By Tanya Roth, Esq. on December 14, 2010 | Last updated on March 21, 2019

If you own an online business, or any business operating during the holidays, you live and die by shipping. No doubt you know all about the news about companies looking for that competitive edge by offering free shipping for all holiday purchases. No matter if you can afford to ship for free or not, if you ship any merchandise to customers, there are a few laws and regulations you should make sure to keep in mind.

One of the most important is the Federal Trade Commission's (FTC) Mail or Telephone Order Merchandise Rule, better known as the 30 Day Rule.

The 30 Day Rule governs the way in which businesses fill orders to be shipped. The 30 Day Rule states that if a specific period is not set by a business for when goods will be shipped, they must be shipped within 30 days. The clock begins to run for a business when it receives the completed order and payment.

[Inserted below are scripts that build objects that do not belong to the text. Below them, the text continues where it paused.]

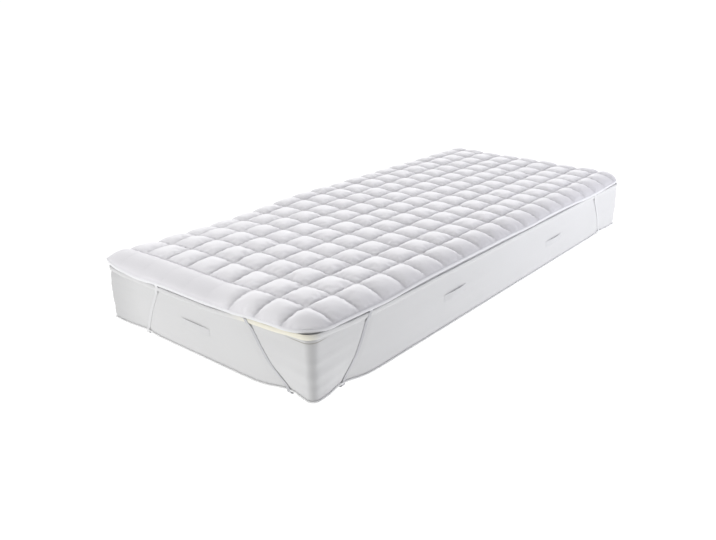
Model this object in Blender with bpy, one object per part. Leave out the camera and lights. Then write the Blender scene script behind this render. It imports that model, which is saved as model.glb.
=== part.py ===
"""A quilted mattress topper for a 90 x 200 cm bed, strapped on to its mattress.

The topper is a pad of two cloths with loose filling between them, sewn through in straight
seams to nine by twenty squares.  Its border squares roll down over the mattress's shoulder
to a bound edge, and an elastic band at each corner goes down the border and under the
mattress.  The mattress is a plain block with piping and carrying handles.

Units are metres, +Z is up, +Y runs along the bed, and the origin is on the floor under the
middle of the mattress.
"""
import math
import random

import bmesh
import bpy
from mathutils import Vector
from mathutils.bvhtree import BVHTree

# ---- mattress ------------------------------------------------------------------------------
MATTRESS_WIDTH = 0.90
MATTRESS_LENGTH = 2.00
MATTRESS_HEIGHT = 0.238
CORNER_STEPS = 5                 # stretches of the outline round each corner

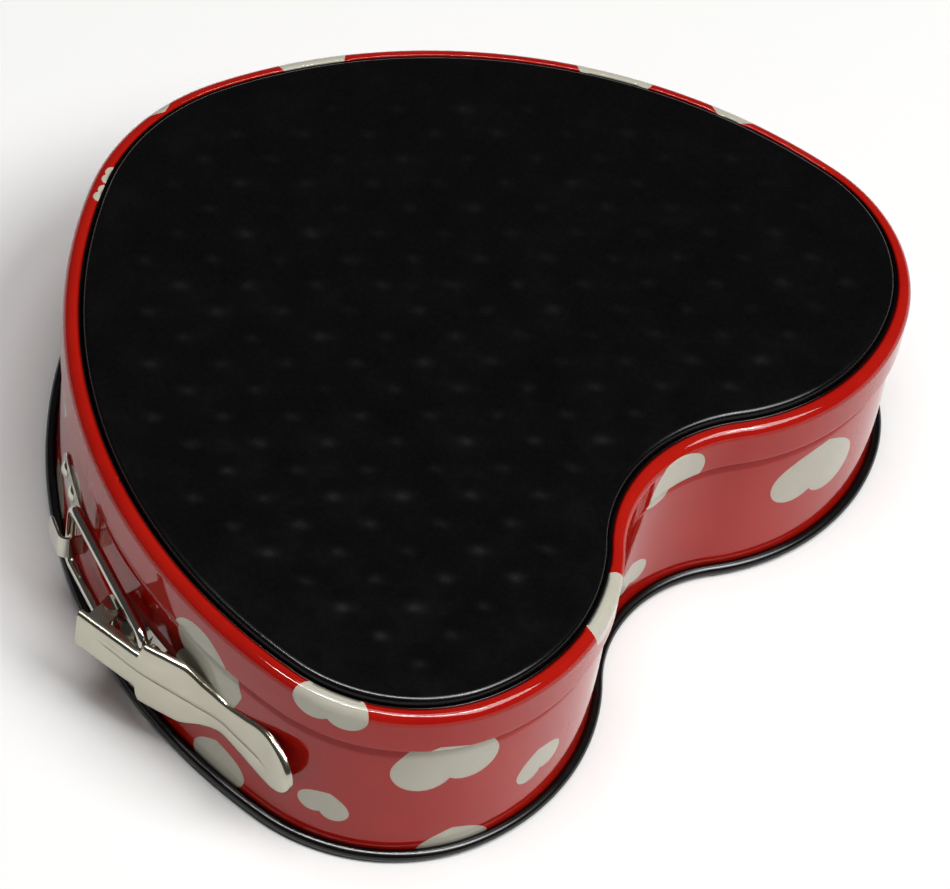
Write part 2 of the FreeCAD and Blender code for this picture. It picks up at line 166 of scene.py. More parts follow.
def outline_arcs():
    """The whole outline from the tip, anticlockwise: (centre, radius, start, sweep, side)."""
    tip = Vector((0, TIP_Y))
    lobe = Vector((LOBE_X, LOBE_Y))
    apart = lobe - tip
    reach = apart.length
    along = (((SIDE_R - TIP_R) ** 2 - (SIDE_R - LOBE_R) ** 2) / reach + reach) / 2
    across = math.sqrt((SIDE_R - TIP_R) ** 2 - along ** 2)
    axis = apart / reach
    side = tip + axis * along + Vector((-axis.y, axis.x)) * across
    crown = polar(lobe, LOBE_R - CROWN_R, LOBE_TURN)
    notch = Vector((0, crown.y + math.sqrt((CROWN_R + NOTCH_R) ** 2 - crown.x ** 2)))
    tip_end = heading(tip - side)
    side_end = heading(lobe - side)
    crown_end = heading(notch - crown)
    right = [
        (tip, TIP_R, -90.0, tip_end + 90.0, 1),
        (side, SIDE_R, tip_end, side_end - tip_end, 1),
        (lobe, LOBE_R, side_end, LOBE_TURN - side_end, 1),
        (crown, CROWN_R, LOBE_TURN, crown_end - LOBE_TURN, 1),
        (notch, NOTCH_R, crown_end - 180.0, -(90.0 - (180.0 - crown_end)), -1),
    ]
    left = []
    for centre, radius, start, sweep, sign in reversed(right):
        left.append((Vector((-centre.x, centre.y)), radius, 180.0 - start - sweep, sweep, sign))
    return right + left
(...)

So what happens if, due to bad winter weather or unexpected holiday demand, a business can't ship within the 30 day time? Under the FTC rule, the business must promptly tell the customer by mail, telephone, or email, and give the customer a new estimated shipping date. The business must then also give the customer a chance to cancel their order and receive a full refund. It is important to remember that when extending the offer to cancel or accept the new shipping date, businesses must give the customer a reasonable amount of time to make their choice. In other words, don't plan to call your customer and demand an immediate answer.

Another available option if the shipping date is delayed is to cancel the order and extend a full refund within the original shipping period. These refunds must be in full and cannot be credit for future purchases. Keep in mind that although the law allows you to do this, you risk losing customers.

Who is covered by the 30 Day Rule? The FTC rule applies to any goods ordered by mail, telephone, fax, or online. The rule does not cover how the goods are advertised, only how the order is placed.

There is a small exception for goods purchased by in-house credit. These companies have an extra 20 days to check credit and to deliver the merchandise. However, if the shipping is promised within a certain time, you must abide by that time frame.

To enforce the 30 Day Rule the FTC may sue and seek injunctive relief, damages of up to $16,000 per violation, and compensation for the customer. Additionally, state and local agencies can sue for violation of applicable consumer protection laws.

But let's focus on a good and plentiful shipping season where lots of goodies are purchased and they all arrive on time. Happy Holidays to all business owners, and to all, a good night.